The trick is knowing which of the various common radioactive isotopes to look for. This in turn depends in the approximate expected age of the object because radioactive elements decay at enormously different rates.

Also, not all objects to be dated will have each of the elements commonly used; you can only date items with a given dating technique if they include the needed compound or compounds.

Examples of Radiometric Dating

Uranium-lead (U-Pb) dating: Radioactive uranium comes in two forms, uranium-238 and uranium-235. The number refers to the number of protons plus neutrons. Uranium's atomic number is 92, corresponding to its number of protons. which decay into lead-206 and lead-207 respectively.

The half-life of uranium-238 is 4.47 billion years, while that of uranium-235 is 704 million years. Because these differ by a factor of almost seven (recall that a billion is 1,000 times a million), it proves a "check" to make sure you're calculating the age of the rock or fossil properly, making this among the most precise radiometric dating methods.

The long half-lives make this dating technique suitable for especially old materials, from about 1 million to 4.5 billion years old.

U-Pb dating is complex because of the two isotopes in play, but this property is also what makes it so precise. The method is also technically challenging because lead can "leak" out of many types of rocks, sometimes making the calculations difficult or impossible.

U-Pb dating is often used to date igneous (volcanic) rocks, which can be hard to do because of the lack of fossils; metamorphic rocks; and very old rocks. All of these are hard to date with the other methods described here.

Rubidium-strontium (Rb-Sr) dating: Radioactive rubidium-87 decays into strontium-87 with a half -life of 48.8 billion years. Not surprisingly, Ru-Sr dating is used to date very old rocks (as old as the Earth, in fact, since the Earth is "only" around 4.6 billion years old).

Strontium exists in other stable (i.e., not prone to decay) isotopes, including strontium-86, -88 and -84, in stable amounts in other natural organisms, rocks and so on. But because rubidium-87 is abundant in the Earth's crust, the concentration of strontium-87 is much higher than that of the other isotopes of strontium.

Scientists can then compare the ratio of the strontium-87 to the total amount of stable strontium isotopes to calculate the level of decay that produces the detected concentration of strontium-87.

This technique is often used to date igneous rocks and very old rocks.

Potassium-argon (K-Ar) dating: The radioactive potassium isotope is K-40, which decays into both calcium (Ca) and argon (Ar) in a ratio of 88.8 percent calcium to 11.2 percent argon-40.

Argon is a noble gas, which means that it is nonreactive and would not be a part of the initial formation of any rocks or fossils. Any argon found in a rocks or fossils therefore has to be the result of this kind of radioactive decay.

The half-life of potassium is 1.25 billion years, making this technique useful for dating rock samples ranging from about 100,000 years ago (during the age of early humans) to around 4.3 billion years ago. Potassium is very abundant in the Earth, making it great for dating because it is found in some levels in most kinds of samples. It is good for dating igneous rocks (volcanic rocks).
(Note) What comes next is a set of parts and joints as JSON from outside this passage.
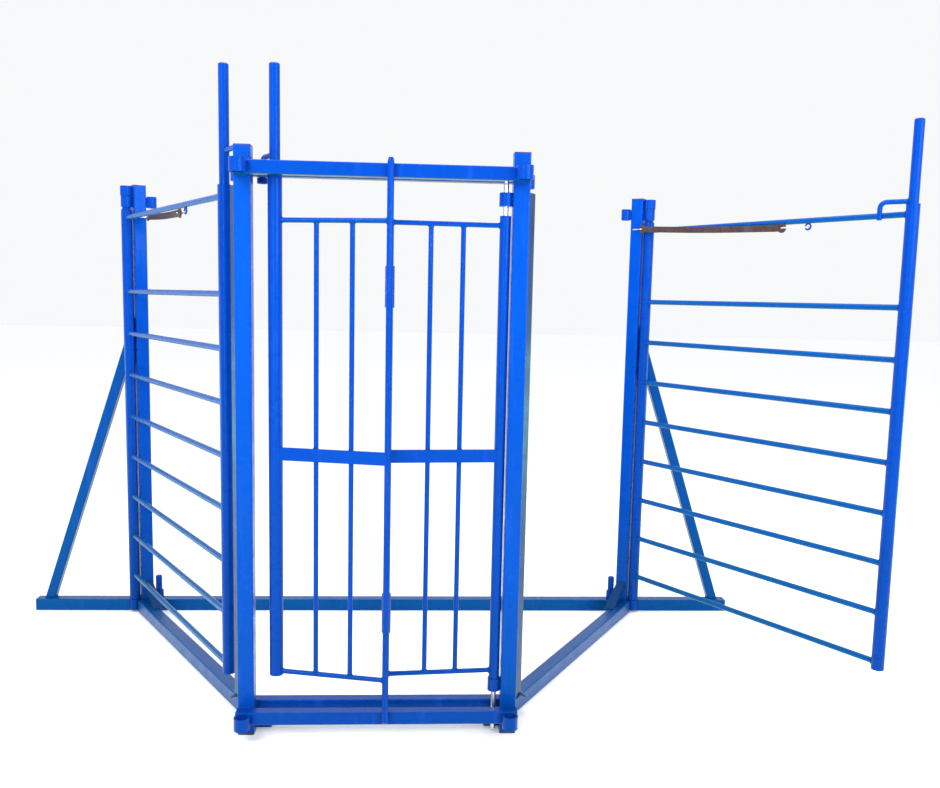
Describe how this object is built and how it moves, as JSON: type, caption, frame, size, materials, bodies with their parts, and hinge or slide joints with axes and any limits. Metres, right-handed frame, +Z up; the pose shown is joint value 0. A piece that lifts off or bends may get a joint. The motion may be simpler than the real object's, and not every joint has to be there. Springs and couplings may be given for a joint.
{
  "type": "cattle handling pen front",
  "caption": "Tubular steel pen front for cattle with a folding centre gate, sprung side gates on angled back posts, latch handles and a braced base.",
  "frame": {"origin": "on the ground under the middle of the back cross beam", "axes": "+X to the right seen from the front, +Y to the back of the pen, +Z up"},
  "size_m": [3.2181, 1.2544, 2.059],
  "materials": {
    "blue_paint": "gloss",
    "zinc": "bright zinc plate",
    "rubber": "satin",
    "foot": "matt"
  },
  "bodies": {
    "frame": {"front_post_left": "blue_paint", "front_post_right": "blue_paint", "back_post_left": "blue_paint", "back_post_right": "blue_paint", "post_caps": "blue_paint", "foot_plugs": "foot", "top_front_beam": "blue_paint", "top_rear_beam": "blue_paint", "bottom_front_beam": "blue_paint", "bottom_rear_sill": "blue_paint", "base_rail_left": "blue_paint", "base_rail_right": "blue_paint", "back_cross_beam": "blue_paint", "outrigger_left": "blue_paint", "outrigger_right": "blue_paint", "outrigger_caps": "blue_paint", "brace_left": "blue_paint", "brace_right": "blue_paint", "rail_gussets": "blue_paint", "closing_strips": "blue_paint", "front_coupling_lugs": "blue_paint", "back_coupling_lugs": "blue_paint", "peg_collars": "blue_paint", "coupling_pegs": "blue_paint", "side_hinge_lugs": "blue_paint", "side_catches": "blue_paint", "centre_catch_ring": "blue_paint", "pivot_lugs": "blue_paint", "pivot_rod": "zinc", "left_post_hook": "zinc", "right_post_hook": "zinc"},
    "left_gate": {"left_hinge_stile": "blue_paint", "left_free_stile": "blue_paint", "left_gate_rails": "blue_paint", "left_hinge_spigots": "blue_paint", "left_hinge_cap": "blue_paint", "left_strap_eye": "blue_paint", "left_gate_hook": "zinc", "left_strap": "rubber"},
    "left_latch_washer": {"left_handle_washer": "blue_paint"},
    "left_latch": {"left_handle": "blue_paint"},
    "right_gate": {"right_hinge_stile": "blue_paint", "right_free_stile": "blue_paint", "right_gate_rails": "blue_paint", "right_hinge_spigots": "blue_paint", "right_hinge_cap": "blue_paint", "right_strap_eye": "blue_paint", "right_gate_hook": "zinc", "right_strap": "rubber"},
    "right_latch_washer": {"right_handle_washer": "blue_paint"},
    "right_latch": {"right_handle": "blue_paint"},
    "centre_right_panel": {"fold_pivot_stile": "blue_paint", "fold_right_grille": "blue_paint", "rear_centre_bar": "blue_paint"},
    "centre_left_panel": {"fold_slide_stile": "blue_paint", "fold_left_grille": "blue_paint", "front_centre_bar": "blue_paint", "fold_hinge_pins": "zinc"},
    "centre_latch_washer": {"centre_handle_washer": "blue_paint"},
    "centre_latch": {"centre_handle": "blue_paint"}
  },
  "joints": [
    {"name": "left_gate_hinge", "type": "hinge", "parent": "frame", "child": "left_gate", "pos_m": [-1.08509, -0.02669, 0.9], "axis": [0, 0, -1], "range_deg": [0, 115], "deforming": ["left_strap"]},
    {"name": "left_latch_turn", "type": "hinge", "parent": "left_gate", "child": "left_latch_washer", "pos_m": [-0.49052, -0.9782, 1.698], "axis": [0, 0, -1], "range_deg": [0, 165]},
    {"name": "left_latch_lift", "type": "slide", "parent": "left_latch_washer", "child": "left_latch", "axis": [0, 0, 1], "range_m": [-0.045, 0.06]},
    {"name": "right_gate_hinge", "type": "hinge", "parent": "frame", "child": "right_gate", "pos_m": [1.08509, -0.02669, 0.9], "axis": [0, 0, 1], "range_deg": [-64.8, 50], "deforming": ["right_strap"]},
    {"name": "right_latch_turn", "type": "hinge", "parent": "right_gate", "child": "right_latch_washer", "pos_m": [1.69289, -0.9698, 1.698], "axis": [0, 0, 1], "range_deg": [0, 165]},
    {"name": "right_latch_lift", "type": "slide", "parent": "right_latch_washer", "child": "right_latch", "axis": [0, 0, 1], "range_m": [0, 0.1]},
    {"name": "centre_fold", "type": "hinge", "parent": "frame", "child": "centre_right_panel", "pos_m": [0.365, -1.105, 0.9], "axis": [0, 0, 1], "range_deg": [0, 40]},
    {"name": "centre_slide_fold", "type": "hinge", "parent": "centre_right_panel", "child": "centre_left_panel", "pos_m": [0.0235, -1.158, 0.9], "axis": [0, 0, 1], "range_deg": [-80, 0]},
    {"name": "centre_latch_turn", "type": "hinge", "parent": "centre_left_panel", "child": "centre_latch_washer", "pos_m": [-0.318, -1.105, 1.736], "axis": [0, 0, -1], "range_deg": [0, 55]},
    {"name": "centre_latch_lift", "type": "slide", "parent": "centre_latch_washer", "child": "centre_latch", "axis": [0, 0, 1], "range_m": [-0.01, 0.085]}
  ],
  "couplings": [
    {"joint": "centre_slide_fold", "follows": "centre_fold", "ratio": -2}
  ]
}
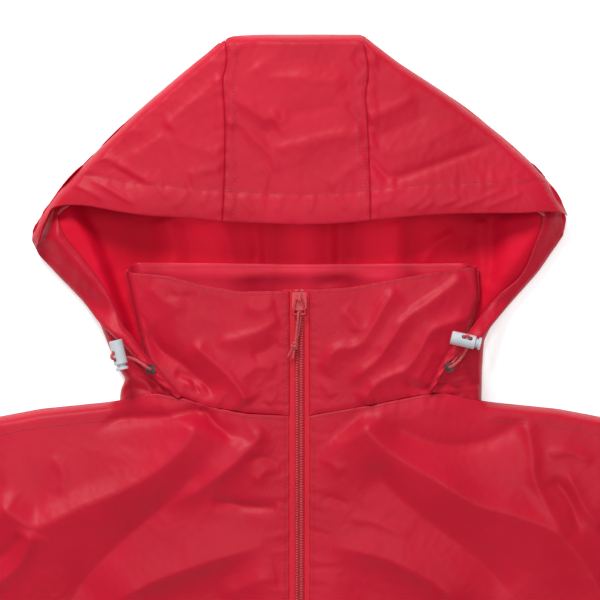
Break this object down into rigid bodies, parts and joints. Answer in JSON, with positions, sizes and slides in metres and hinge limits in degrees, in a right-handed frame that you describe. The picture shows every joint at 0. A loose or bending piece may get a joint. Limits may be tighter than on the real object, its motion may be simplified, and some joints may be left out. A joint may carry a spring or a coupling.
{
  "type": "hooded jacket",
  "caption": "Thin hooded full-zip shell jacket laid flat, with stand collar, drawcord hood with spring cord locks, zipped hand pockets and elastic cuffs.",
  "frame": {"origin": "middle of the footprint, on the surface that the jacket lies on", "axes": "+X towards the wearer's left, +Y from the hem to the top of the hood, +Z out of the front"},
  "size_m": [0.9, 0.988, 0.0447],
  "materials": {
    "shell_fabric": "thin plain-weave polyester with a soft satin sheen",
    "zip_tape": "woven polyester tape",
    "zip_plastic": "moulded coil, satin",
    "painted_slider": "gloss red paint on die-cast zinc",
    "elastic_cord": "braided elastic cord",
    "lock_plastic": "light grey moulded plastic",
    "spring_steel": "bright drawn wire",
    "eyelet_metal": "darkened metal",
    "pocket_lining": "light plain weave",
    "cuff_elastic": "ribbed woven elastic",
    "ribbon": "woven ribbon"
  },
  "bodies": {
    "jacket": {"back_panel": "shell_fabric", "collar_back": "shell_fabric", "collar_front_left": "shell_fabric", "collar_front_right": "shell_fabric", "cord_lock_barrel_left": "lock_plastic", "cord_lock_barrel_right": "lock_plastic", "cord_lock_spring_left": "spring_steel", "cord_lock_spring_right": "spring_steel", "cuff_elastic_left": "cuff_elastic", "cuff_elastic_right": "cuff_elastic", "eyelet_left": "eyelet_metal", "eyelet_right": "eyelet_metal", "front_panel_left": "shell_fabric", "front_panel_right": "shell_fabric", "hang_loop": "ribbon", "hem_facing": "shell_fabric", "hood_back": "shell_fabric", "hood_brim_facing": "shell_fabric", "hood_drawcord": "elastic_cord", "hood_neck_side_left": "shell_fabric", "hood_neck_side_right": "shell_fabric", "hood_panel_centre": "shell_fabric", "hood_panel_left": "shell_fabric", "hood_panel_right": "shell_fabric", "hood_side_hem_left": "shell_fabric", "hood_side_hem_right": "shell_fabric", "neck_tape": "ribbon", "pocket_bag_left": "pocket_lining", "pocket_bag_right": "pocket_lining", "pocket_coil_left": "zip_plastic", "pocket_coil_right": "zip_plastic", "pocket_tape_left": "zip_tape", "pocket_tape_right": "zip_tape", "sleeve_top_left": "shell_fabric", "sleeve_top_right": "shell_fabric", "sleeve_under_left": "shell_fabric", "sleeve_under_right": "shell_fabric", "toggle_cord_left": "elastic_cord", "toggle_cord_right": "elastic_cord", "zip_coil_left": "zip_plastic", "zip_coil_right": "zip_plastic", "zip_insertion_pin": "zip_plastic", "zip_retainer_box": "zip_plastic", "zip_tape_left": "zip_tape", "zip_tape_right": "zip_tape", "zip_top_stops": "zip_plastic"},
    "main_slider": {"zip_slider": "painted_slider"},
    "main_pull": {"zip_pull_wire": "painted_slider", "zip_pull_cord": "elastic_cord", "zip_pull_knot": "elastic_cord"},
    "lock_button_left": {"cord_lock_plunger_left": "lock_plastic"},
    "lock_button_right": {"cord_lock_plunger_right": "lock_plastic"},
    "pocket_slider_left_body": {"pocket_slider_left": "painted_slider"},
    "pocket_pull_left_body": {"pocket_pull_left": "painted_slider"},
    "pocket_slider_right_body": {"pocket_slider_right": "painted_slider"},
    "pocket_pull_right_body": {"pocket_pull_right": "painted_slider"}
  },
  "joints": [
    {"name": "main_zip_slide", "type": "slide", "parent": "jacket", "child": "main_slider", "axis": [0, -1, 0], "range_m": [0, 0.758]},
    {"name": "main_pull_hinge", "type": "hinge", "parent": "main_slider", "child": "main_pull", "pos_m": [0, 0.3, 0.0279], "axis": [-1, 0, 0], "range_deg": [0, 150]},
    {"name": "lock_button_left_press", "type": "slide", "parent": "jacket", "child": "lock_button_left", "axis": [-0.975, 0.222, 0], "range_m": [0, 0.002], "stiffness_N_per_m": 600, "springref_m": -0.002, "deforming": ["cord_lock_spring_left"]},
    {"name": "lock_button_right_press", "type": "slide", "parent": "jacket", "child": "lock_button_right", "axis": [-0.235, 0.972, 0], "range_m": [0, 0.002], "stiffness_N_per_m": 600, "springref_m": -0.002, "deforming": ["cord_lock_spring_right"]},
    {"name": "pocket_zip_left_slide", "type": "slide", "parent": "jacket", "child": "pocket_slider_left_body", "axis": [0.1564, -0.9877, 0], "range_m": [0, 0.138]},
    {"name": "pocket_pull_left_hinge", "type": "hinge", "parent": "pocket_slider_left_body", "child": "pocket_pull_left_body", "pos_m": [0.16658, -0.2069, 0.0279], "axis": [-0.9877, -0.1564, 0], "range_deg": [0, 150]},
    {"name": "pocket_zip_right_slide", "type": "slide", "parent": "jacket", "child": "pocket_slider_right_body", "axis": [-0.1564, -0.9877, 0], "range_m": [0, 0.138]},
    {"name": "pocket_pull_right_hinge", "type": "hinge", "parent": "pocket_slider_right_body", "child": "pocket_pull_right_body", "pos_m": [-0.16658, -0.2069, 0.0279], "axis": [-0.9877, 0.1564, 0], "range_deg": [0, 150]}
  ]
}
Carbon-14 (C-14) dating: Carbon-14 enters organisms from the atmosphere. When the organism dies, no more of the carbon-14 isotope can enter the organism, and it will begin to decay starting at that point.

Carbon-14 decays into nitrogen-14 in the shortest half-life of all the methods (5,730 years), which makes it perfect for dating new or recent fossils. It is mostly only used for organic materials, that is, animal and plant fossils. Carbon-14 cannot be used for samples older than 60,000 years old.

At any given time, the tissues of living organisms all have the same ratio of carbon-12 to carbon-14. When an organism dies, as noted, it stops incorporating new carbon into its tissues, and so the subsequent decay of carbon-14 to nitrogen-14 alters the ratio of carbon-12 to carbon-14. By comparing the ratio of carbon-12 to carbon-14 in dead matter to the ratio when that organism was alive, scientists can estimate the date of the organism's death.